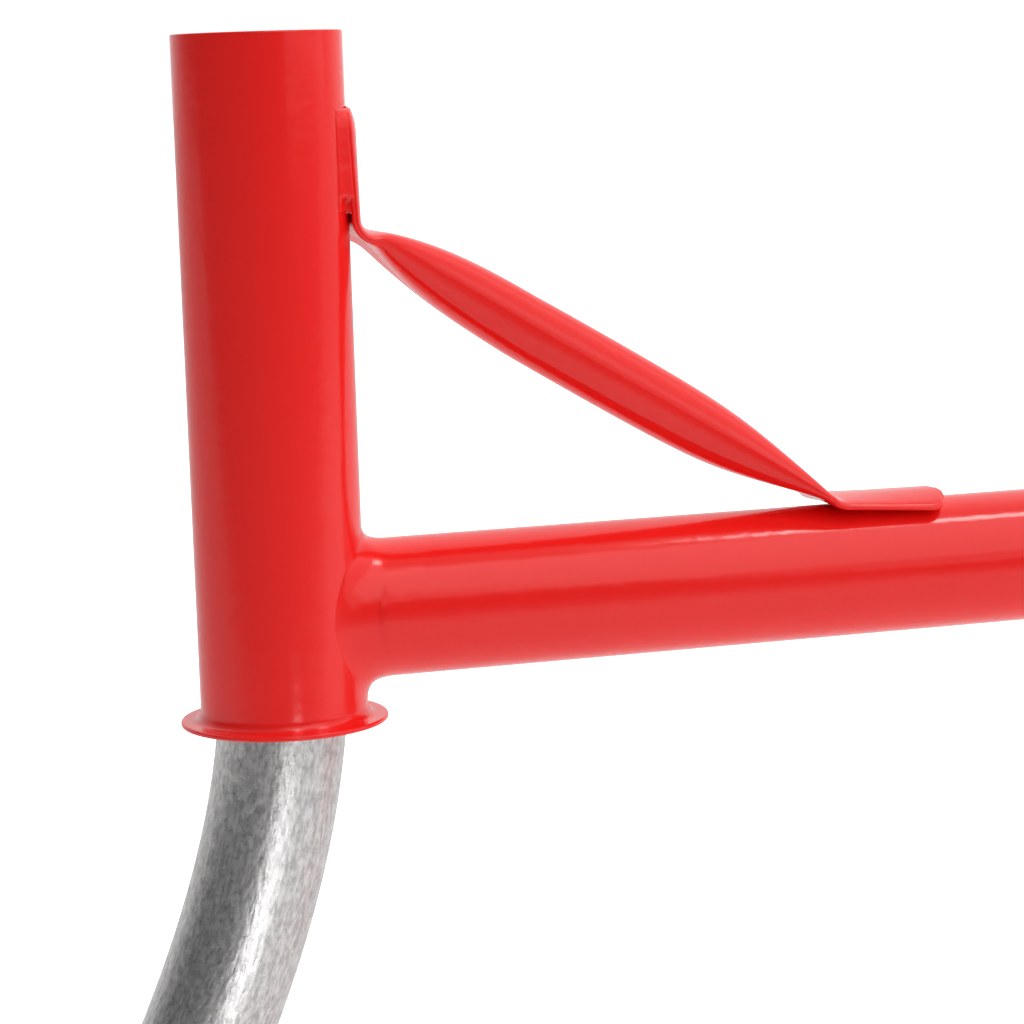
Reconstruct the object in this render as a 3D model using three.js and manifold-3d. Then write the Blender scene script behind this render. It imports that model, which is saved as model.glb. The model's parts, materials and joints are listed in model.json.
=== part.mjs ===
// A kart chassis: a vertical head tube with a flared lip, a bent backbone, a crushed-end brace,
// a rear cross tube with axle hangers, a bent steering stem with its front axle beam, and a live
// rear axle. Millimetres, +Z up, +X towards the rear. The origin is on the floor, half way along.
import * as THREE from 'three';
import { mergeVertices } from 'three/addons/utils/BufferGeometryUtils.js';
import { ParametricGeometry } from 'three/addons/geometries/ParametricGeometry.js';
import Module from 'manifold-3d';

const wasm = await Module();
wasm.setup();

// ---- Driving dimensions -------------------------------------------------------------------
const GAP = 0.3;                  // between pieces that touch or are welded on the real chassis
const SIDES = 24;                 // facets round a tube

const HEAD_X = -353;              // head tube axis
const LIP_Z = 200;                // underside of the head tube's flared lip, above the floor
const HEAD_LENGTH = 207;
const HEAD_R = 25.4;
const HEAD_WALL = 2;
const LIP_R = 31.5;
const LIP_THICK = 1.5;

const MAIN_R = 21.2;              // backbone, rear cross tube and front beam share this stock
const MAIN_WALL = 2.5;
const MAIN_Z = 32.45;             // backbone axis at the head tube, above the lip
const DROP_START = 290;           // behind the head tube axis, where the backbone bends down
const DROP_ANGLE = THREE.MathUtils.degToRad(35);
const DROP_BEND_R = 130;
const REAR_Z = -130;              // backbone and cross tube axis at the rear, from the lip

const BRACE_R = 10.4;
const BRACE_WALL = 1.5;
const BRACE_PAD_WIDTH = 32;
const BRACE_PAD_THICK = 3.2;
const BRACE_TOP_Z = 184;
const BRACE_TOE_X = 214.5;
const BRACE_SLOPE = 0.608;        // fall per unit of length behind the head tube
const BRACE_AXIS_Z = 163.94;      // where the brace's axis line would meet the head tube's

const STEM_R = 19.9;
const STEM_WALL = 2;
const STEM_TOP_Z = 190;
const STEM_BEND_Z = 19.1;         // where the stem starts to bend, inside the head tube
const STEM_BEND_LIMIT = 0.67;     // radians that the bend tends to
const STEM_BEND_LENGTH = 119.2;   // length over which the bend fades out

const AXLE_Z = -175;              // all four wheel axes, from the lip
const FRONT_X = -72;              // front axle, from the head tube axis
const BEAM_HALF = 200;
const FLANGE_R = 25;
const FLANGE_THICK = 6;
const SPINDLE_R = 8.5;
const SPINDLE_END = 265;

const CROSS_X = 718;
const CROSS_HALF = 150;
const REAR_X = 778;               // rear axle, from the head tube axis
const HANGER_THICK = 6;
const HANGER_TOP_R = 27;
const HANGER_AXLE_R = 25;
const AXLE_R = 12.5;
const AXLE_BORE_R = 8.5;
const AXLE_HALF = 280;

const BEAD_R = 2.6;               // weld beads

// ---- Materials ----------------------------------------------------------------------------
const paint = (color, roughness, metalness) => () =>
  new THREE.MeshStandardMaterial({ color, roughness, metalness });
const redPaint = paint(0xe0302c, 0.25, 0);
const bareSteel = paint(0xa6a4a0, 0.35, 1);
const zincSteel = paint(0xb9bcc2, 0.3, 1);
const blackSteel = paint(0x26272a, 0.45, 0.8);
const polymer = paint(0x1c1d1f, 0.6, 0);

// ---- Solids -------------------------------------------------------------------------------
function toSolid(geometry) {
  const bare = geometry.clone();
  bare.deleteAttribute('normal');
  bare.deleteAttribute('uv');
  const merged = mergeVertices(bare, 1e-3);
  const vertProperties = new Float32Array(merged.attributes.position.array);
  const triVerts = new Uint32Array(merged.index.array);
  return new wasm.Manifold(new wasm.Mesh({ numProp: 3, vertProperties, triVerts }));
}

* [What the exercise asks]
Can you reproduce all the material exactly?

* [Complete response]
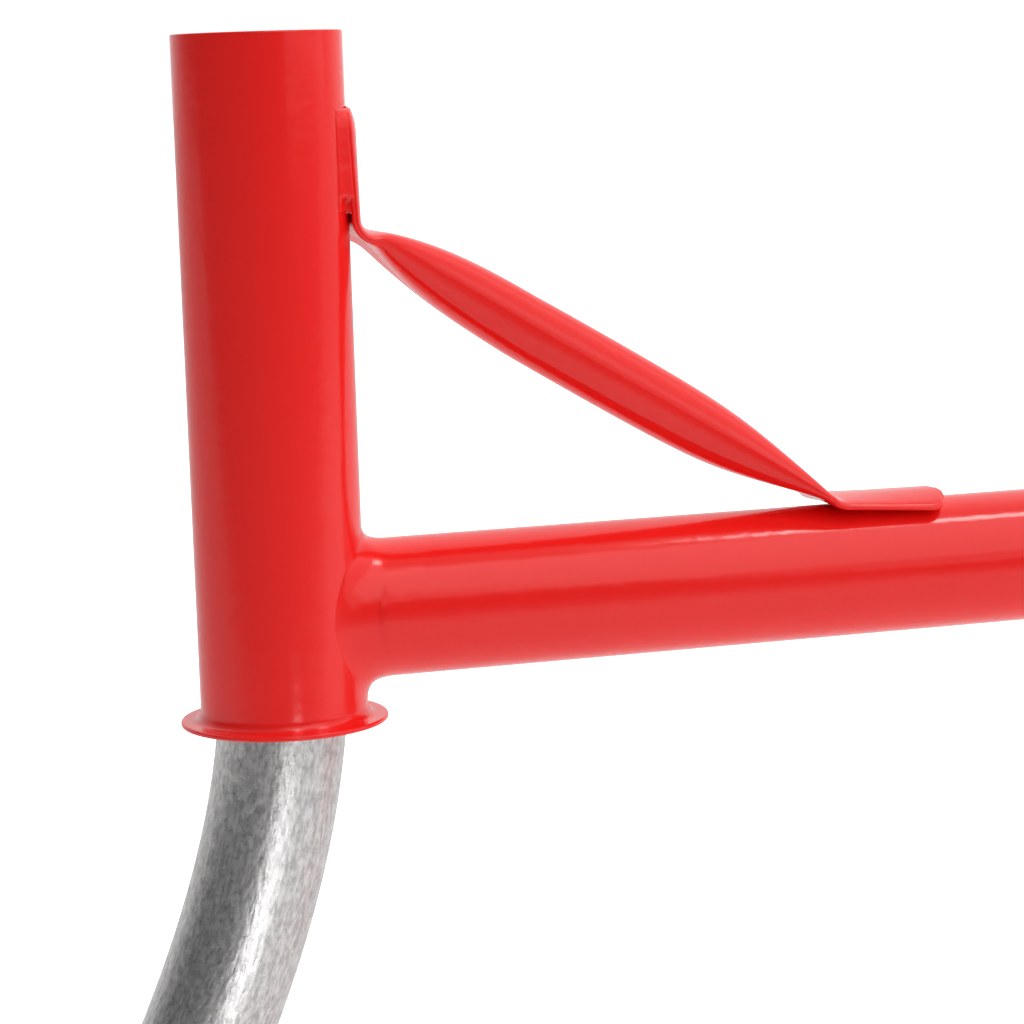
Reconstruct the object in this render as a 3D model using three.js and manifold-3d. Then write the Blender scene script behind this render. It imports that model, which is saved as model.glb. The model's parts, materials and joints are listed in model.json.
=== part.mjs ===
// A kart chassis: a vertical head tube with a flared lip, a bent backbone, a crushed-end brace,
// a rear cross tube with axle hangers, a bent steering stem with its front axle beam, and a live
// rear axle. Millimetres, +Z up, +X towards the rear. The origin is on the floor, half way along.
import * as THREE from 'three';
import { mergeVertices } from 'three/addons/utils/BufferGeometryUtils.js';
import { ParametricGeometry } from 'three/addons/geometries/ParametricGeometry.js';
import Module from 'manifold-3d';

const wasm = await Module();
wasm.setup();

// ---- Driving dimensions -------------------------------------------------------------------
const GAP = 0.3;                  // between pieces that touch or are welded on the real chassis
const SIDES = 24;                 // facets round a tube

const HEAD_X = -353;              // head tube axis
const LIP_Z = 200;                // underside of the head tube's flared lip, above the floor
const HEAD_LENGTH = 207;
const HEAD_R = 25.4;
const HEAD_WALL = 2;
const LIP_R = 31.5;
const LIP_THICK = 1.5;

const MAIN_R = 21.2;              // backbone, rear cross tube and front beam share this stock
const MAIN_WALL = 2.5;
const MAIN_Z = 32.45;             // backbone axis at the head tube, above the lip
const DROP_START = 290;           // behind the head tube axis, where the backbone bends down
const DROP_ANGLE = THREE.MathUtils.degToRad(35);
const DROP_BEND_R = 130;
const REAR_Z = -130;              // backbone and cross tube axis at the rear, from the lip

const BRACE_R = 10.4;
const BRACE_WALL = 1.5;
const BRACE_PAD_WIDTH = 32;
const BRACE_PAD_THICK = 3.2;
const BRACE_TOP_Z = 184;
const BRACE_TOE_X = 214.5;
const BRACE_SLOPE = 0.608;        // fall per unit of length behind the head tube
const BRACE_AXIS_Z = 163.94;      // where the brace's axis line would meet the head tube's

const STEM_R = 19.9;
const STEM_WALL = 2;
const STEM_TOP_Z = 190;
const STEM_BEND_Z = 19.1;         // where the stem starts to bend, inside the head tube
const STEM_BEND_LIMIT = 0.67;     // radians that the bend tends to
const STEM_BEND_LENGTH = 119.2;   // length over which the bend fades out

const AXLE_Z = -175;              // all four wheel axes, from the lip
const FRONT_X = -72;              // front axle, from the head tube axis
const BEAM_HALF = 200;
const FLANGE_R = 25;
const FLANGE_THICK = 6;
const SPINDLE_R = 8.5;
const SPINDLE_END = 265;

const CROSS_X = 718;
const CROSS_HALF = 150;
const REAR_X = 778;               // rear axle, from the head tube axis
const HANGER_THICK = 6;
const HANGER_TOP_R = 27;
const HANGER_AXLE_R = 25;
const AXLE_R = 12.5;
const AXLE_BORE_R = 8.5;
const AXLE_HALF = 280;

const BEAD_R = 2.6;               // weld beads

// ---- Materials ----------------------------------------------------------------------------
const paint = (color, roughness, metalness) => () =>
  new THREE.MeshStandardMaterial({ color, roughness, metalness });
const redPaint = paint(0xe0302c, 0.25, 0);
const bareSteel = paint(0xa6a4a0, 0.35, 1);
const zincSteel = paint(0xb9bcc2, 0.3, 1);
const blackSteel = paint(0x26272a, 0.45, 0.8);
const polymer = paint(0x1c1d1f, 0.6, 0);

// ---- Solids -------------------------------------------------------------------------------
function toSolid(geometry) {
  const bare = geometry.clone();
  bare.deleteAttribute('normal');
  bare.deleteAttribute('uv');
  const merged = mergeVertices(bare, 1e-3);
  const vertProperties = new Float32Array(merged.attributes.position.array);
  const triVerts = new Uint32Array(merged.index.array);
  return new wasm.Manifold(new wasm.Mesh({ numProp: 3, vertProperties, triVerts }));
}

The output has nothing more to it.